Ya, bukankah sudah jadi rahasia umum kalau “nyalon” kepala desa itu membutuhkan modal besar?! Dan darisinilah konflik utama novel ini muncul. Berbagai intrik licik, dan “kesibukan” dalam rangka  usaha memenangkan diri di paparkan dengan sederhana namun mengena. Namun bagaimanapun, kebenaran memang selalu menemukan jalannya sendiri untuk muncul di permukaan. Begitu pun dengan ending novel ini.
 oOo

Novel ini sangat cocok untuk orang-orang yang suka “to the point”, tidak berbelit-belit, dan tidak banyak narasi yang memang tidak perlu. Singkat, padat dan jelas. Meski di sisi lain, jadi seperti ada kesan “tergesa-gesa” dalam pengerjaannya. Penulis juga berhasil menyajikan sisi kedaerahan yang kental dan natural. Selain itu, konflik yang dimunculkan berkaitan dengan pencalonan Kepala Desa juga tidak terkesan dibuat-buat dan berlebihan. Saya seperti benar-benar merasakan ketegangan dalam situasi genting menjelang pemilihan, juga saat kecurangan-kecurangan mulai terungkap.

Namun, sesempurna apapun manusia berkarya, pastilah tak luput dari kekurangan. Begitupun dengan novel Temui Aku di Surga ini. Saya merasa kejadian yang dijadikan titik balik bagi tokoh Malik terasa kurang ‘nendang’ dan terkesan kurang natural. Selain itu, kisah cinta antara Malik dan Hesti juga terasa agak dipaksakan dan agak kurang mengena kesan ‘romance’-nya.

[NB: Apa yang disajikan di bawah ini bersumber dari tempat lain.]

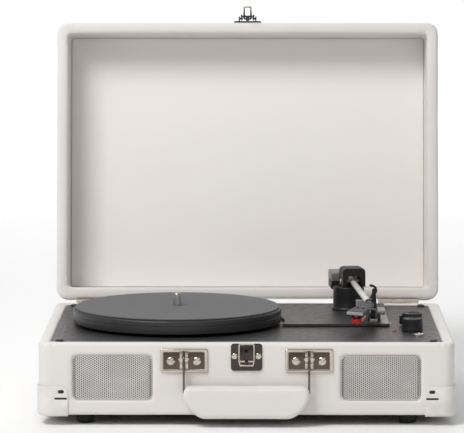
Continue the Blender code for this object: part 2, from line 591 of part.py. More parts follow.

Sekali lagi, tidak akan ada kata sempurna bagi karya manusia. Terlepas dari beberapa kekurangan novel ini, saya amat salut pada penulis yang mengangkat tema yang tidak pasaran di tengah merebaknya novel bertema kisah cinta ‘kacangan’. Novel ini seperti membuka mata para pembacanya, bahwa kecurangan dalam sebuah pemilihan umum telah menjadi realita menyedihkan sampai tingkatan terbawah (desa) sekalipun. Terakhir, saya amat berharap penulis terus berkarya dan mengangkat tema-tema yang tidak biasa seperti ini.